Defendant appeals as of right from the trial court's order denying its motion for summary
disposition and granting summary disposition in favor of plaintiff. We reverse and remand for
an order of judgment in favor of defendant.
Plaintiff accidentally struck and killed her two-year-old daughter while operating a
vehicle owned by plaintiff 's grandmother. The grandmother's vehicle was insured by Allstate
Insurance Company. Plaintiff owned a vehicle insured by defendant. Defendant issued a
residual liability insurance policy to plaintiff covering her own vehicle (which was not involved
in the accident) and defendant's policy excluded coverage for bodily injury to "an insured
person." The policy defined "insured person" as the policyholder or a member of the
policyholder's family.
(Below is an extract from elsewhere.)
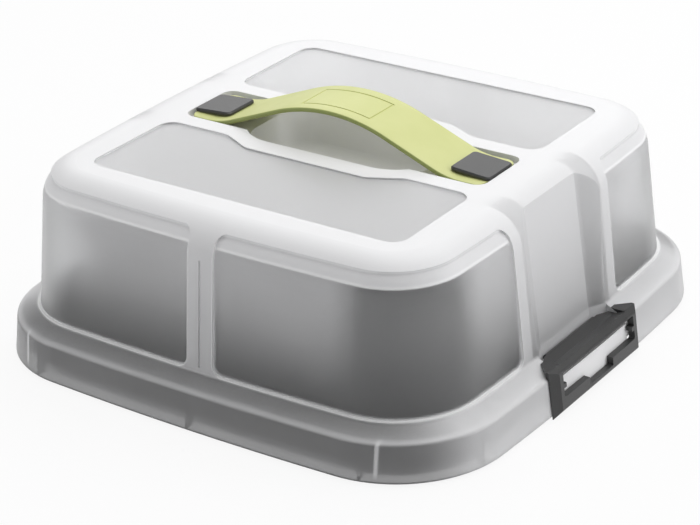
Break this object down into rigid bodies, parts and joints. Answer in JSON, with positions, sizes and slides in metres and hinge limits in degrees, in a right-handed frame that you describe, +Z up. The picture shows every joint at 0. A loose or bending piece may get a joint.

Thus, it is undisputed that plaintiff 's daughter was an insured person
within the meaning of the policy.
Defendant refused to defend or indemnify plaintiff in proceedings brought by the
personal representative of the child's estate. Plaintiff filed a complaint for declaratory judgment,
seeking a ruling that defendant was obligated to provide a defense and indemnification.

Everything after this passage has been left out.